“The Absurd is not
in man… nor in the world, but in their presence together. For the moment it is
the only bond uniting them.”
–Albert
Camus, The Myth of Sisyphus
“That’s life. Whichever way you turn, fate
sticks out a foot to trip you”
–Al
Roberts, Detour (Edgar G. Ulmer,
1945)
Bunny Lebowski:
Ulli doesn’t care about anything. He’s a nihilist.
The Dude: Ah. Must
be exhausting
–
The Big Lebowski (Joel and Ethan
Coen, 1998)
Joel and Ethan Coen, the
double-brained, quadruple-handed creative entity behind some of the most boldly
original films to come out of the post-New-Hollywood generation, have created
and maintained a unique, unmistakable signature style, a willful blend of
darkness, humor, and sophistication. The sixteen movies the brothers have
written, directed, and produced to date mostly limit themselves to the confines
of two recognizable registers, film noir and comedy.
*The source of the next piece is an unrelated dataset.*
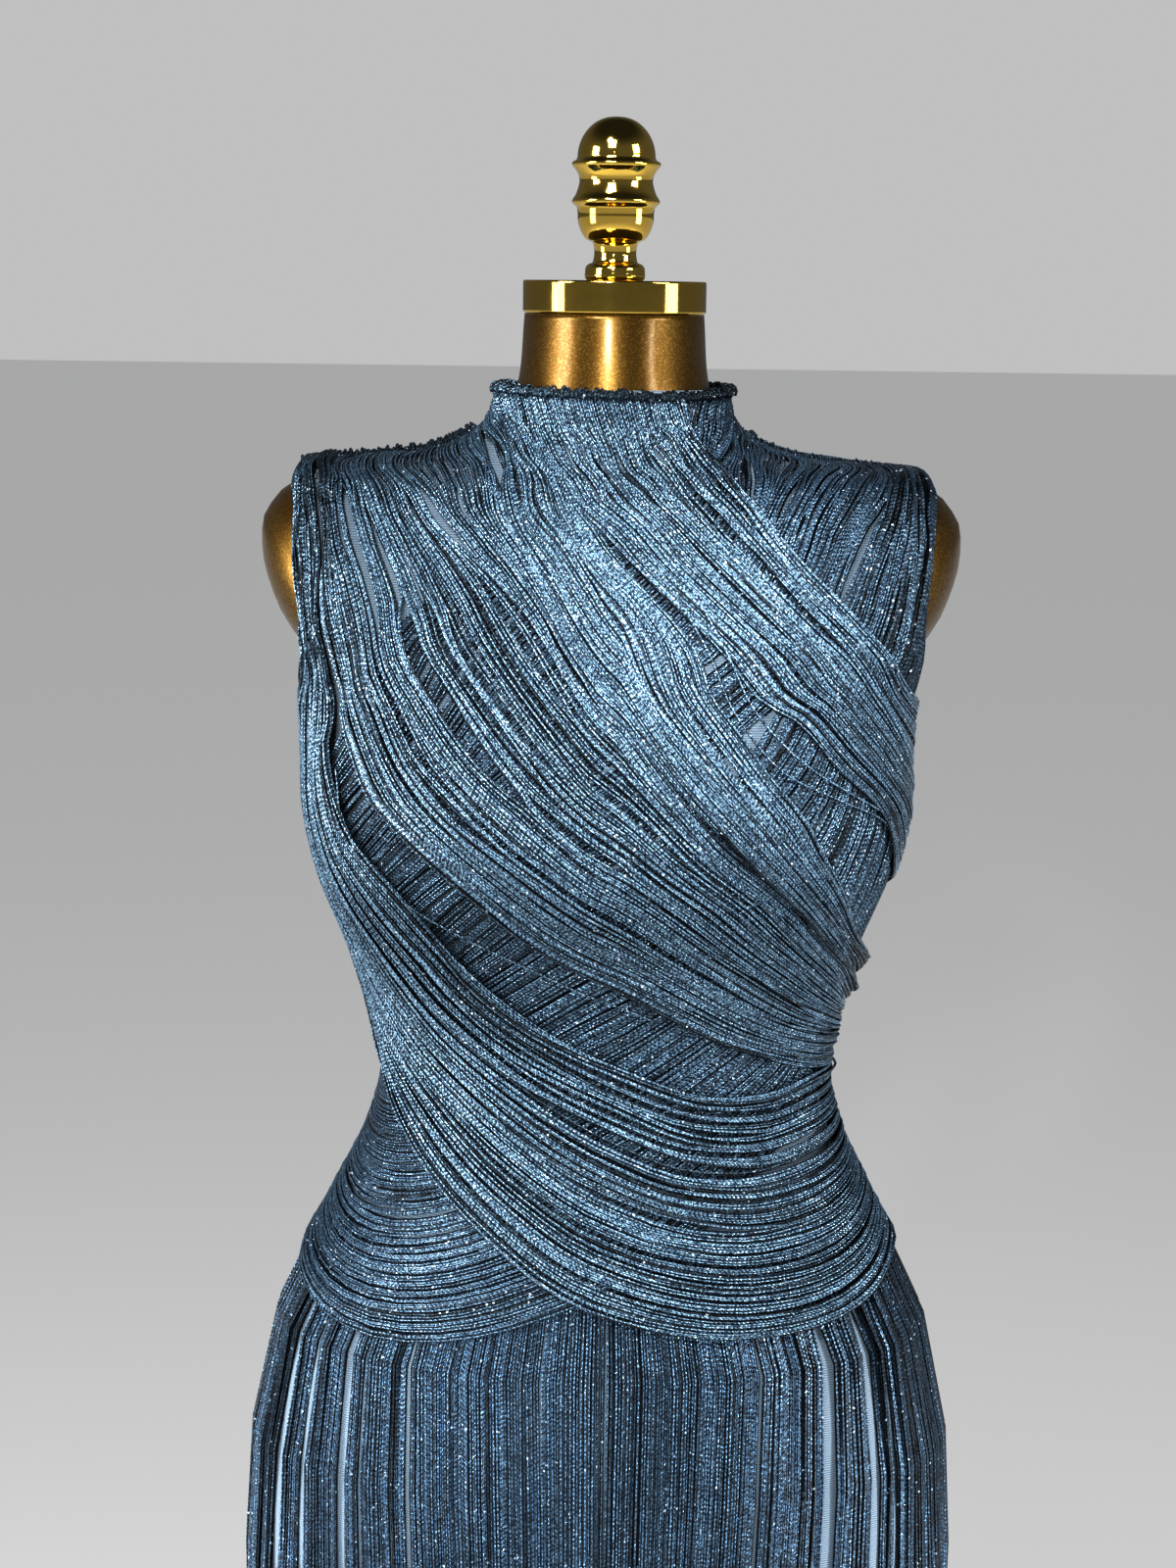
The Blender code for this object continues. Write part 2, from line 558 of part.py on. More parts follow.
def add_shoulder_edge(collection, name, side):
    """The looped edge along one shoulder seam; side is 1 for the wearer's left."""
    bumps = 14
    half_spread = 4.6
    neck_end = 1.4160
    levels = np.linspace(ARMHOLE_TOP, neck_end, bumps + 1)
    angles = side * 90.0 + np.array((-half_spread, 0.0, half_spread))
    grid_angle, grid_level = np.meshgrid(angles, levels)
    middle = np.where(np.arange(bumps + 1) % 2 == 0, SHOULDER_CREST, SHOULDER_TROUGH)[:, None]
    outer_lift = middle - np.array((EDGE_ROUNDING, 0.0, EDGE_ROUNDING))[None, :]
    inner = lifted(grid_angle, grid_level, EDGE_LIFT)
    outer = lifted(grid_angle, grid_level, outer_lift)
    return wall_object(collection, name, inner, outer, lit_fringe())


# ---- form and stand -----------------------------------------------------------------------
FORM_LEVELS = (FORM_BOTTOM, 0.80, 0.86, 0.91, 0.955, 1.0, 1.035, 1.058, 1.078, 1.095, 1.112, 1.132,
               1.158, 1.188, 1.22, 1.26, 1.288, 1.297, 1.306, 1.320, 1.337, 1.354, 1.370, 1.382, 1.390,
               1.398, 1.407, 1.417, 1.430, 1.452, FORM_TOP)


def add_form(collection):
    """The limbless torso, smooth and closed, with its neck flat for the cap."""
    segments = 34
    angles = np.arange(segments) * 360.0 / segments
    grid_angle, grid_level = np.meshgrid(angles, FORM_LEVELS)
    surface = body_point(grid_angle, grid_level, worn=False)
    points = (surface - body_normal(grid_angle, grid_level) * FORM_INSET).reshape(-1, 3)
    points[:segments, 2] = FORM_BOTTOM
    points[-segments:, 2] = FORM_TOP
    faces = []
    for row in range(len(FORM_LEVELS) - 1):
        for place in range(segments):
            right = (place + 1) % segments
            low = row * segments
            faces.append((low + place, low + right, low + segments + right, low + segments + place))
    faces.append(tuple(reversed(range(segments))))
    top = (len(FORM_LEVELS) - 1) * segments
    faces.append(tuple(range(top, top + segments)))
    return mesh_object(collection, "dress_form", points, faces, satin_gold())


def add_cylinder(collection, name, radius, low, high, finish, bevel=0.0, sides=48):
    """An upright cylinder with its edges bevelled."""
    bpy.ops.mesh.primitive_cylinder_add(vertices=sides, radius=radius, depth=high - low,
                                        location=(0.0, 0.0, (low + high) / 2))
    obj = bpy.context.object
    obj.name = name
    obj.data.name = name
    for owner in list(obj.users_collection):
        owner.objects.unlink(obj)
    collection.objects.link(obj)
    obj.data.materials.append(finish)
    obj.data.shade_smooth()
    if bevel:
        rounding = obj.modifiers.new("rounded_edges", "BEVEL")
        rounding.width = bevel
        rounding.segments = 1
        rounding.limit_method = "ANGLE"
    return obj


def add_finial(collection, foot):
    """Turned finial on the cap: a foot, a stem, a bulb, two ridges and a dome."""
    profile = ((0.0000, 0.0830), (0.0062, 0.0818), (0.0120, 0.0785), (0.0162, 0.0742),
               (0.0190, 0.0690), (0.0201, 0.0640), (0.0208, 0.0615), (0.0228, 0.0592),
               (0.0224, 0.0575), (0.0195, 0.0535), (0.0190, 0.0497), (0.0200, 0.0450),
               (0.0226, 0.0402), (0.0222, 0.0385), (0.0203, 0.0372), (0.0197, 0.0335),
               (0.0190, 0.0275), (0.0168, 0.0228), (0.0115, 0.0192), (0.0113, 0.0092),
               (0.0150, 0.0078), (0.0154, 0.0060), (0.0154, 0.0012), (0.0146, 0.0000),
               (0.0000, 0.0000))
    mesh = bpy.data.meshes.new("finial")
    points = [(radius, 0.0, foot + height) for radius, height in profile]
    mesh.from_pydata(points, [(place, place + 1) for place in range(len(points) - 1)], [])
    obj = add_object(collection, "finial", mesh, bright_gold())
    turn = obj.modifiers.new("turned", "SCREW")
    turn.steps = 20
    turn.render_steps = 20
    turn.use_merge_vertices = True
    turn.merge_threshold = 0.00005
    return obj


def add_stand(collection):
    """Round base plate, pole, neck cap and finial."""
    add_cylinder(collection, "base_plate", BASE_RADIUS, 0.0, BASE_THICKNESS, bright_gold(),
                 bevel=BASE_BEVEL)
    add_cylinder(collection, "pole", POLE_RADIUS, BASE_THICKNESS + SEAM_GAP,
                 FORM_BOTTOM - SEAM_GAP, bright_gold(), sides=20)
    cap_low = FORM_TOP + SEAM_GAP
    cap_high = cap_low + CAP_THICKNESS
    add_cylinder(collection, "neck_cap", CAP_RADIUS, cap_low, cap_high, bright_gold(), bevel=CAP_BEVEL,
                 sides=40)
    add_finial(collection, cap_high + SEAM_GAP)


def main():
    """Build the dress on its form."""
    clear_scene()
    collection = bpy.data.collections.new("fringed_maxi_dress")
    bpy.context.scene.collection.children.link(collection)
    add_form(collection)
    add_stand(collection)
    add_ground(collection)
    add_skirt_fringe(collection)
    add_back_fringe(collection)
    add_drapes(collection)
    add_neck_edge(collection)
    add_shoulder_edge(collection, "shoulder_edge_left", 1.0)
    add_shoulder_edge(collection, "shoulder_edge_right", -1.0)


main()
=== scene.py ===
"""Looks of a fringed maxi dress worn by a limbless gold dress form.

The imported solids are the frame.  Every piece of cloth lies on one body surface, whose level
rings are in RINGS, and every strand of fringe is a tube that follows the lanes of its drape.
A place on the body is an angle round it (0 front, 90 wearer's left, 180 back) and a level, the
height that a ring has at the centre front.  Metres, +Z up, the front faces -Y.
"""
from __future__ import annotations

import logging
import math
from dataclasses import dataclass, field
from enum import Enum
from typing import ClassVar, NamedTuple, Sequence

import bpy
import numpy as np
from mathutils import Matrix, Vector

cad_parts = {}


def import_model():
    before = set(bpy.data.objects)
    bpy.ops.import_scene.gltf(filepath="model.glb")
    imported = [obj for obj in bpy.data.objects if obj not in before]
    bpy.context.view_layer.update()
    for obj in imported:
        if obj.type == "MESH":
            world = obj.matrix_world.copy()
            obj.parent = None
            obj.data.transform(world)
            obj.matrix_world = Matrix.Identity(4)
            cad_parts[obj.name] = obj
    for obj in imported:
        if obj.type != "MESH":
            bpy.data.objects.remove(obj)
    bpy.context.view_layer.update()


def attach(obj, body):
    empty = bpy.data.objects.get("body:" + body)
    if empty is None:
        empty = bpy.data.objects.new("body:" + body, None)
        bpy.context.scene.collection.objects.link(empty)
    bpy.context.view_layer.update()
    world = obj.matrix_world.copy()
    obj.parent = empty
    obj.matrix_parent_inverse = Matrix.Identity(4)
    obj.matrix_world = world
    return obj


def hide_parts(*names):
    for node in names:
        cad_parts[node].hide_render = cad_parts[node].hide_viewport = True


LOG = logging.getLogger("fringed_maxi_dress")

# Heights over the body, as in the solids.
FORM_INSET = 0.0022
GROUND_LIFT = 0.0004
GROUND_THICKNESS = 0.0011
UNDER_START, UNDER_LIFT = 0.0030, 0.0058
OVER_START, OVER_LIFT = 0.0074, 0.0094
OVER_SINK = 0.0048  # drop of the over drape where nothing lies under it
SKIRT_LIFT = 0.0027
EDGE_RUN = 0.07  # share of a strand's run that it takes to rise from the edge

STRAND_RADIUS = 0.00066
DEGREE = 0.002  # metres that a degree is worth in the chart of angle and level
WAIST = 1.095
SEAM = 0.0003
SKIRT_TOP, SKIRT_END = 1.012, 0.032
WELD_REACH = 0.00002
ROOT = "root"


class Ring(NamedTuple):
    """One level ring of the body: its three heights, its half sizes, its form and its ease."""

    front: float
    side: float
    back: float
    half_width: float
    depth_front: float
    depth_back: float
    squareness: float
    ease: float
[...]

Prior to the darkly
comedic unraveling of noir themes, characters, and motifs in such postmodern
works as Quentin Tarantino’s Reservoir Dogs (1992) and Pulp Fiction
(1994), the Coens were already making (self-)consciously comic use of noir
plots and stylistic techniques through their characteristic mix of irony,
poetry, and drama. Commentators, noting the pair’s cold, cynical treatment of
characters and their fiercely, hyperconsciously intertextual play on films
past, have sometimes described the Coens’ work as emptied out stylization or as
unnecessarily grim, pessimistic, and even amoral. Using Blood Simple
(1984), the filmmakers’ first feature effort, I will argue that far from
social, moral, and political apathy, what emerges in the films of the Coen
brothers is a consistent, if occasionally nihilistic, philosophy of human
experience. The directors’ work manages to repurpose and revitalize conventions
of past cultural forms in a way that is meaningful to the present moment.
Perhaps even more importantly, their films amount to a deeper investigation of
the human condition that is as serious and engaged as it is humorously macabre.